On Saturday morning, after another stopgap measure had failed, as predicted, the Republicans held a meeting to air their grievances. The government was due to shut down by the end of the day. The last time that happened, in 2019, four hundred and twenty thousand public employees were forced to work without pay, and another three hundred and eighty thousand were furloughed. This time, the economic and social consequences would be vast. Each week could cost the national economy roughly six billion dollars, according to one projection, and ten thousand low-income students would lose access to Head Start programs. Funding for SNAP benefits, or food stamps, could dry up. Because the cause of a potential shutdown was an internecine political conflict, rather than a disagreement on policy, there wasn’t an obvious compromise that could end it. Members expected it to last for weeks, if not longer.
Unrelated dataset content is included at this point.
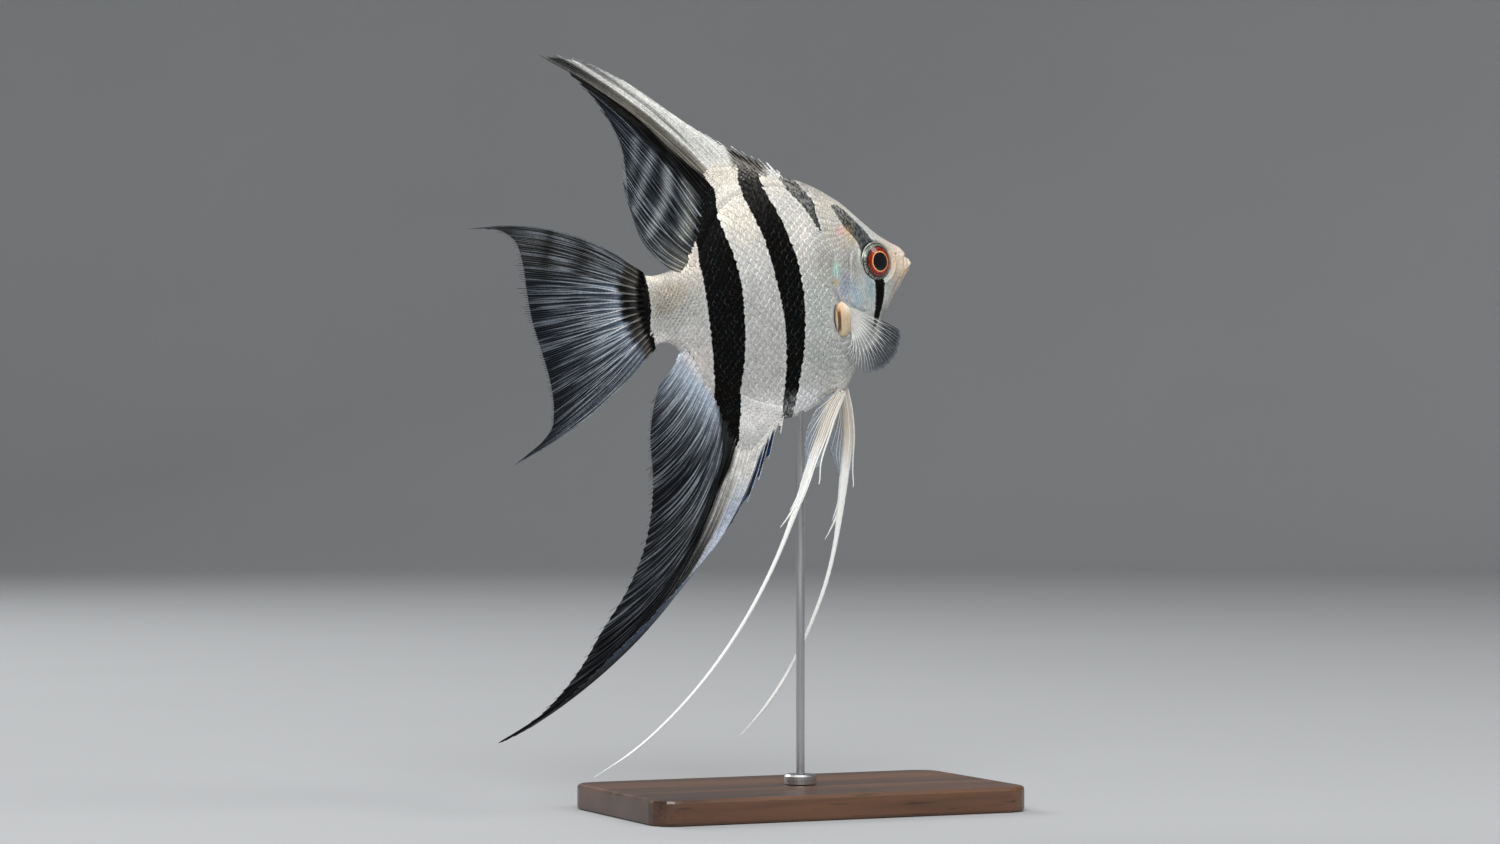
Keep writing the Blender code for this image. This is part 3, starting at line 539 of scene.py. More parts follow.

A group of moderates from toss-up districts stated their case that a protracted shutdown would destroy their reëlection prospects. One of them compared the path the Party was on to a bike route down a Bolivian mountain known as the Death Road. According to CNN, McCarthy cut in to ask his members, “Do we want to jam the Senate?” There were cheers from everyone but the most conservative members. McCarthy was referring to a continuing resolution to keep the government open for another month and a half. The Senate had already proposed a “clean C.R.” to buy time with a bill that had few strings attached; McCarthy now wanted to offer another one that didn’t include additional funding for Ukraine. Any “clean” bill was anathema to the Freedom Caucus, since it meant keeping the government open without any major concessions from the Senate or the White House.